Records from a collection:
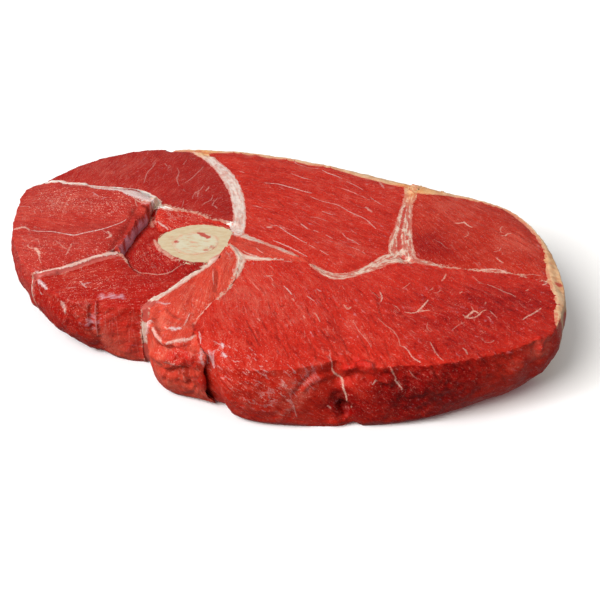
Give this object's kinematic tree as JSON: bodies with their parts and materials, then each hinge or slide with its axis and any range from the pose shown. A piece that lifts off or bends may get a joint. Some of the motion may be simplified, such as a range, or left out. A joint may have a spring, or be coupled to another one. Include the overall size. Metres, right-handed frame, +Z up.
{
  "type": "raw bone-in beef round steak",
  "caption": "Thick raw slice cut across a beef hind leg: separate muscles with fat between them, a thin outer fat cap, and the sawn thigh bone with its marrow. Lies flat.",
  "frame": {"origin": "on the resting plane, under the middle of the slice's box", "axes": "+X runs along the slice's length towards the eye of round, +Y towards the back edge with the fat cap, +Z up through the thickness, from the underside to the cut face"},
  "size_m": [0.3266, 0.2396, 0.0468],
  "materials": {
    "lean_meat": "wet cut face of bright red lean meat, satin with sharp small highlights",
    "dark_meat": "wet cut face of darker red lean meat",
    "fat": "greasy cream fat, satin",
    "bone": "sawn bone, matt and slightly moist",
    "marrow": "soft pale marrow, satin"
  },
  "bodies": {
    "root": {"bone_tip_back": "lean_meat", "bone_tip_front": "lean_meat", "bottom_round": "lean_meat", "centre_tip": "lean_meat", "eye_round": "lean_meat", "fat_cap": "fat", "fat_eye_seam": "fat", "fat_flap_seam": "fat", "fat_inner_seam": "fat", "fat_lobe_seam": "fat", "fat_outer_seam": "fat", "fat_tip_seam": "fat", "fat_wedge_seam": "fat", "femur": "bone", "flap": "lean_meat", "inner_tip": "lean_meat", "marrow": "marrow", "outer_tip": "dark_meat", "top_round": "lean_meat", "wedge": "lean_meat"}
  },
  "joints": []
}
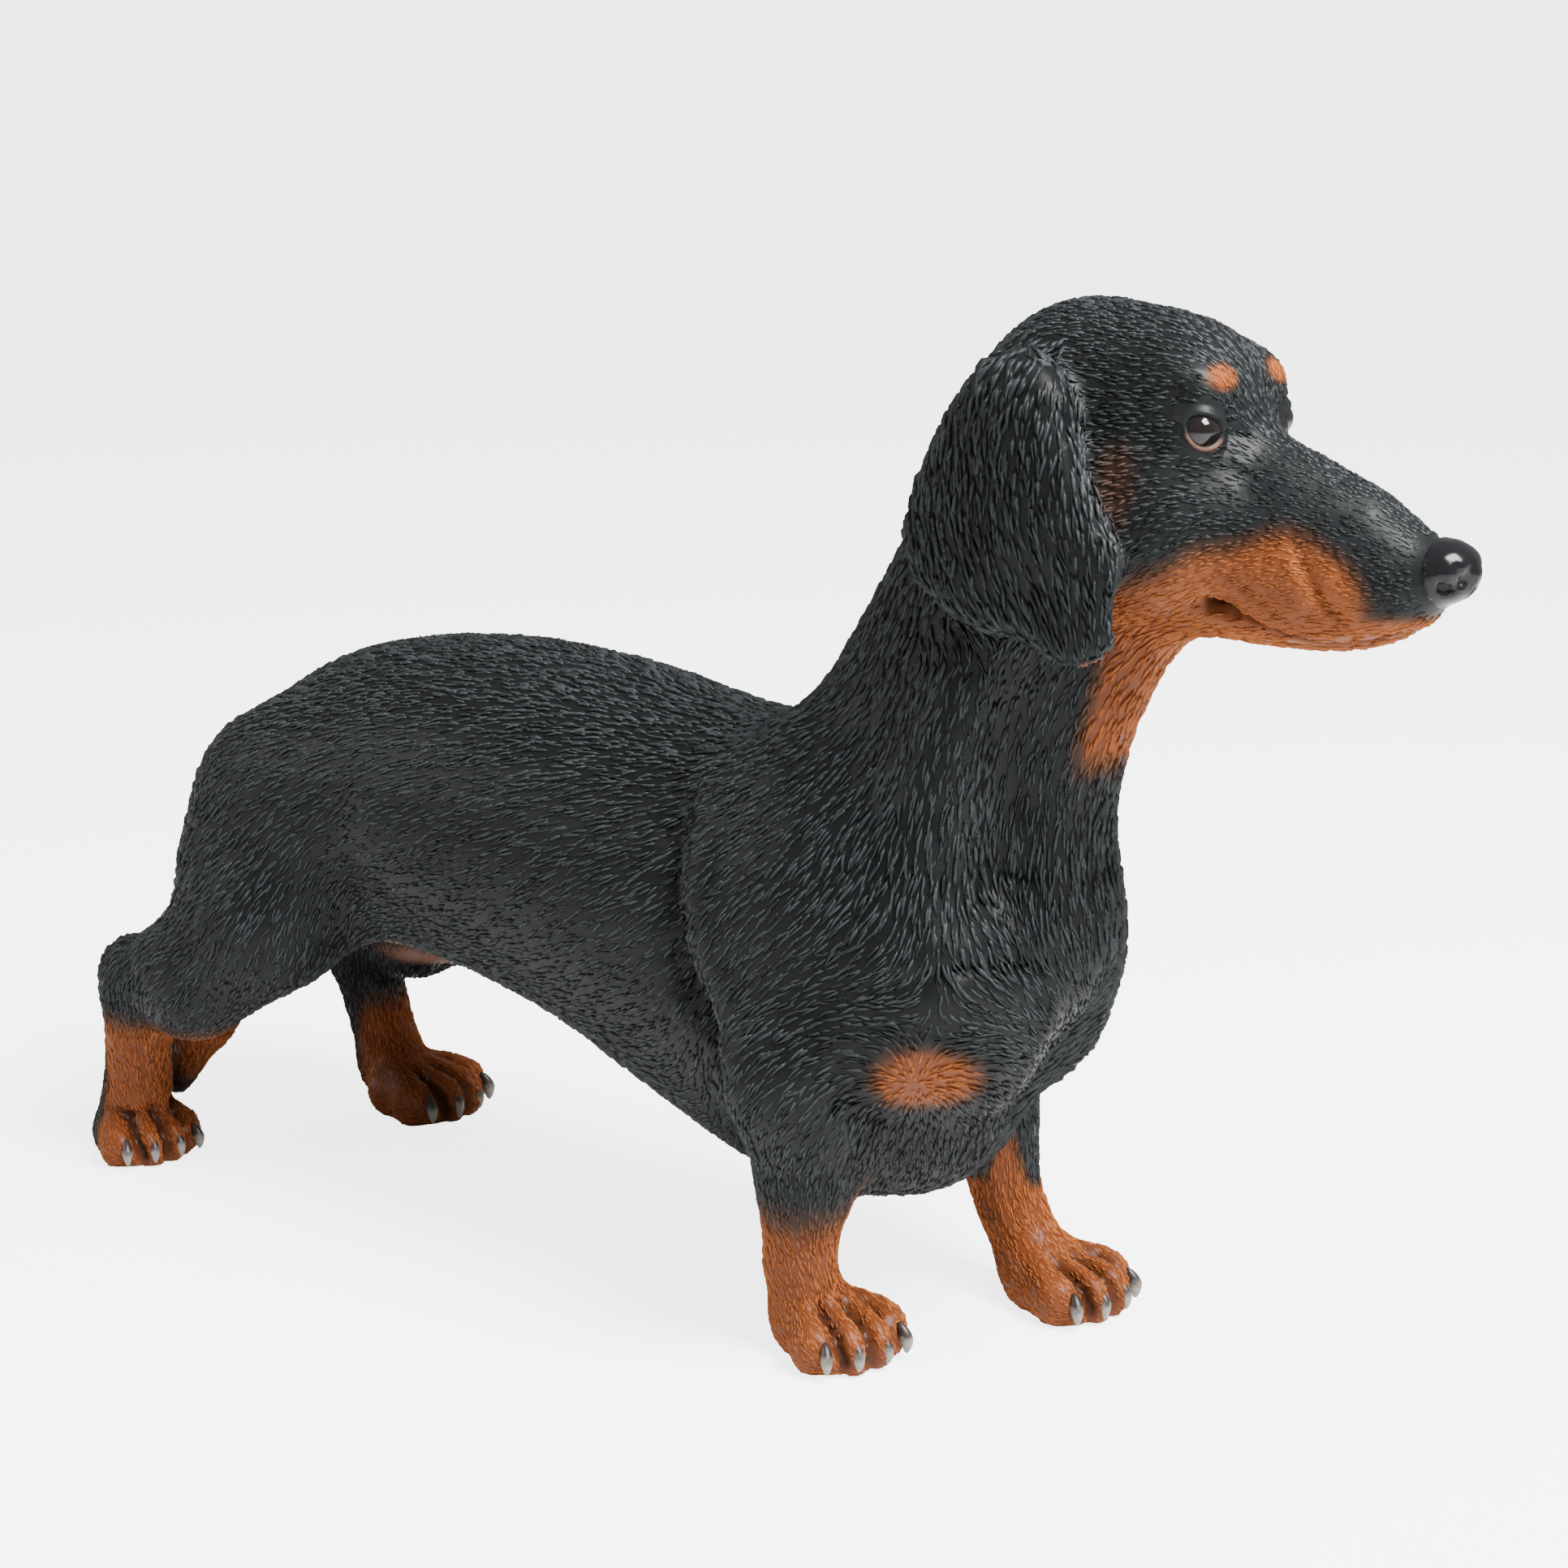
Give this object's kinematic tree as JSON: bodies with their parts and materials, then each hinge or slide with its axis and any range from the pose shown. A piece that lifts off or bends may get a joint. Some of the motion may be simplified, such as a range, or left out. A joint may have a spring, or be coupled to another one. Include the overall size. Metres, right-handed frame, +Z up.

What needs to be done: Set down the listing above in full, please, exactly as it appears.

Exercise solution:
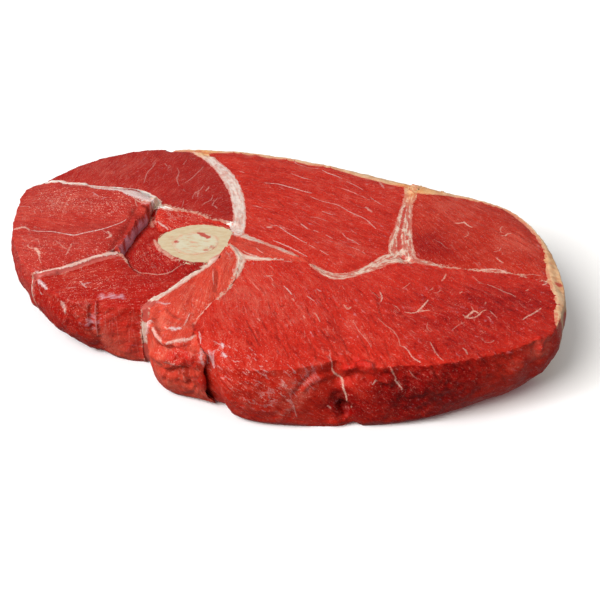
Give this object's kinematic tree as JSON: bodies with their parts and materials, then each hinge or slide with its axis and any range from the pose shown. A piece that lifts off or bends may get a joint. Some of the motion may be simplified, such as a range, or left out. A joint may have a spring, or be coupled to another one. Include the overall size. Metres, right-handed frame, +Z up.
{
  "type": "raw bone-in beef round steak",
  "caption": "Thick raw slice cut across a beef hind leg: separate muscles with fat between them, a thin outer fat cap, and the sawn thigh bone with its marrow. Lies flat.",
  "frame": {"origin": "on the resting plane, under the middle of the slice's box", "axes": "+X runs along the slice's length towards the eye of round, +Y towards the back edge with the fat cap, +Z up through the thickness, from the underside to the cut face"},
  "size_m": [0.3266, 0.2396, 0.0468],
  "materials": {
    "lean_meat": "wet cut face of bright red lean meat, satin with sharp small highlights",
    "dark_meat": "wet cut face of darker red lean meat",
    "fat": "greasy cream fat, satin",
    "bone": "sawn bone, matt and slightly moist",
    "marrow": "soft pale marrow, satin"
  },
  "bodies": {
    "root": {"bone_tip_back": "lean_meat", "bone_tip_front": "lean_meat", "bottom_round": "lean_meat", "centre_tip": "lean_meat", "eye_round": "lean_meat", "fat_cap": "fat", "fat_eye_seam": "fat", "fat_flap_seam": "fat", "fat_inner_seam": "fat", "fat_lobe_seam": "fat", "fat_outer_seam": "fat", "fat_tip_seam": "fat", "fat_wedge_seam": "fat", "femur": "bone", "flap": "lean_meat", "inner_tip": "lean_meat", "marrow": "marrow", "outer_tip": "dark_meat", "top_round": "lean_meat", "wedge": "lean_meat"}
  },
  "joints": []
}
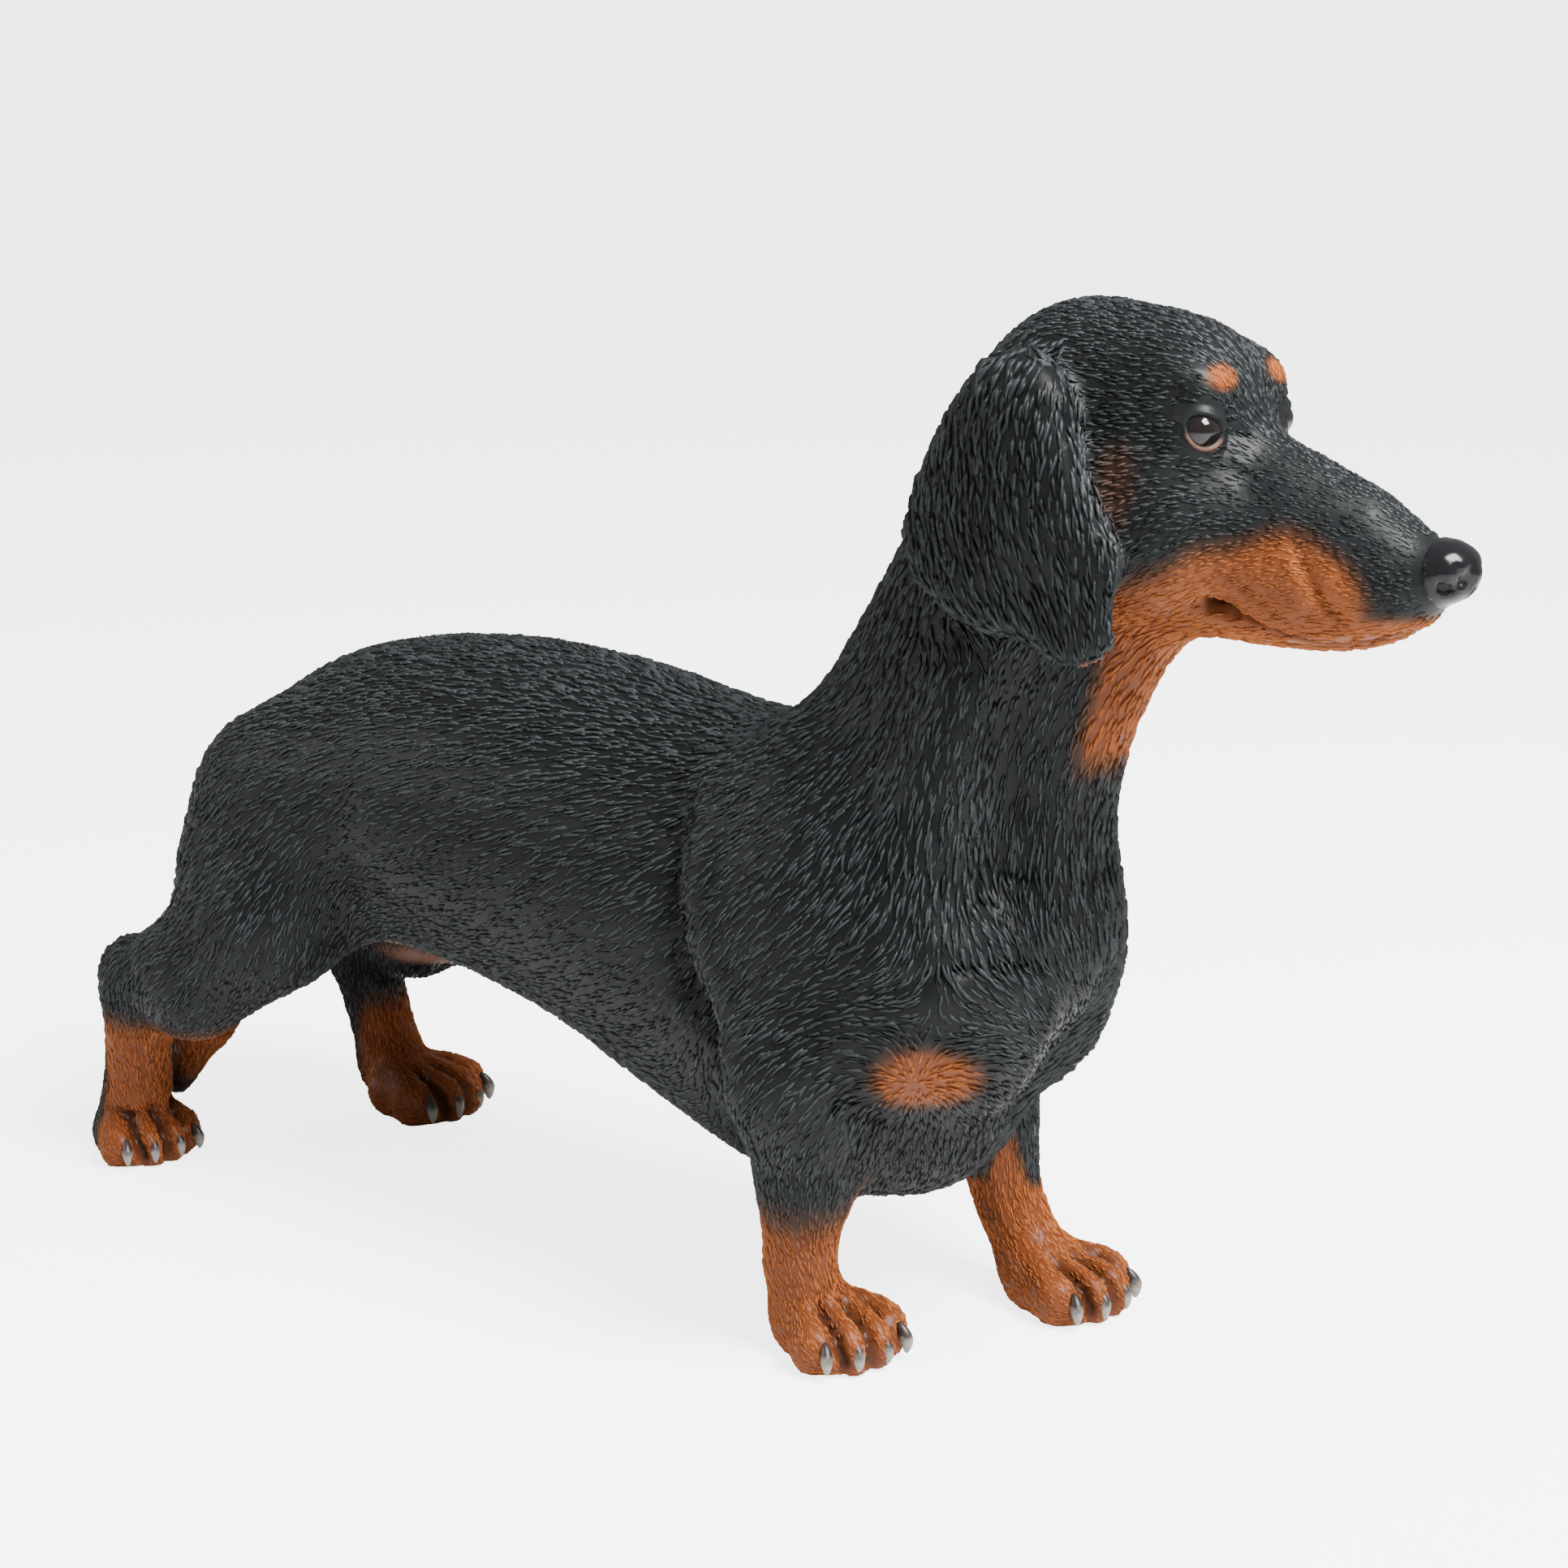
Give this object's kinematic tree as JSON: bodies with their parts and materials, then each hinge or slide with its axis and any range from the pose shown. A piece that lifts off or bends may get a joint. Some of the motion may be simplified, such as a range, or left out. A joint may have a spring, or be coupled to another one. Include the overall size. Metres, right-handed frame, +Z up.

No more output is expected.